I witnessed similar problems in search where data retrieval was not
guaranteed. Often systems were fragile and needed to be closely monitored for
document feeding problems and index health. Some companies _cough_ (autonomy)
_cough_ were selling complete shit for insane prices for critical applications
like legal doc searches. Many companies keep in business by easily
snowed/biased/bribed tech journals and paying off client execs with strippers,
parties, etc.

BTW, search hasn't changed much and it is still dangerous to just assume it
works for things as 'simple' as ELK.

------
dlwdlw
I'd say a fairly large portion of people getting involved in neural networks
do so out of a desire to be better than others. A domination mindset rather
than a curiosity mindset. Another large group is the pragmatic mindset since
there's so much money.

The domination mindset leads to arrogance and in my opinion a chain a
dehumanization that results in an inhuman product because it is not rooted in
happiness.

The chain starts with the dehumanization of human graders. Incredibly complex
and amazing neural networks that are paid minimal wage to improve much worse
ones. The developers and managers above them feeling snug in their much higher
salaries (and implicitly higher ability and worth). Not realizing that they
are viewed the same way by many deep learning folks.

------
ageitgey
This is a very poor article. It manages to both be demeaning to people who
want to learn something new while also being riddled with factual errors.

Here are just a few factual errors:

1\. The 11-line example is the simplest possible neural network with a very
basic implementation of gradient descent in a high-level vectorization
framework (numpy). It's exactly what you'd cover in the first week of a course
on neural nets. But obviously there are many things to learn beyond that
before you can solve real problems effectively with neural nets. In fact, the
example code is 100% lifted from Hacker News user williamtrask's great article
[1] which ironically closes with a list of 10 topics to investigate next to
start learning the additional things you'd need to make your neural net useful
for real problems.

2\. This section:

> '“Deep Learning” and n-Layers of depth is just a neural network that runs
> its output through itself. This is called Recursive Neural Networks (RNN),
> because you loop the loop.'

..is full of errors. RNNs are Recurrent, not Recursive. They have nothing to
do with having more layers, but with having a memory of previous states. And
in deep learning, having more layers is often a strategy to reduce the
dimensionality of the input and learn higher-level representations of data by
using a variety of tricks/layer types/connections. It's not just "looping the
loop".

3\. The whole section about not initializing the random state and thus getting
different results on a Desktop vs. a mobile phone shows a total
misunderstanding of how things work. You aren't typically re-training a neural
network on a phone, you are using the pre-trained weights from a different
machine to make inferences. That is typically 100% deterministic.
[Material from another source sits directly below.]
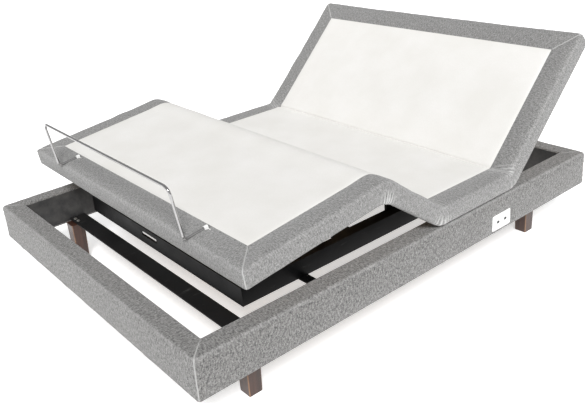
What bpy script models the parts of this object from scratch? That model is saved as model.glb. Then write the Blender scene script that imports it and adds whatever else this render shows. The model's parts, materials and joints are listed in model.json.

4\. The description of TensorFlow as a wrapper to provide visualization tools
is totally wrong. It's a framework for running mathematical operations defined
as a graph data structure. That makes it possible to do cool things like split
up the work across multiple processors efficiently and it provides pre-made
operations that are useful for building machine learning models more complex
than a single layer neural network.

The only area where the author is really correct is that there's a lot of
misunderstanding of neural networks as a magical solution to problems when
they are really just fancy statistical models that are subject to learning
relationships that aren't there.

Yes, the word of AI/ML is full of hype and bad reporting. But there are great
ways to talk about the limitations of ML and it isn't by belittling people.
Here's an example of a great article: [2]

[1] [https://iamtrask.github.io/2015/07/12/basic-python-
network/](https://iamtrask.github.io/2015/07/12/basic-python-network/) [2]
[https://www.alexirpan.com/2018/02/14/rl-
hard.html](https://www.alexirpan.com/2018/02/14/rl-hard.html)

------
IshKebab
Yeah... the result may be relatively simple, but getting there isn't.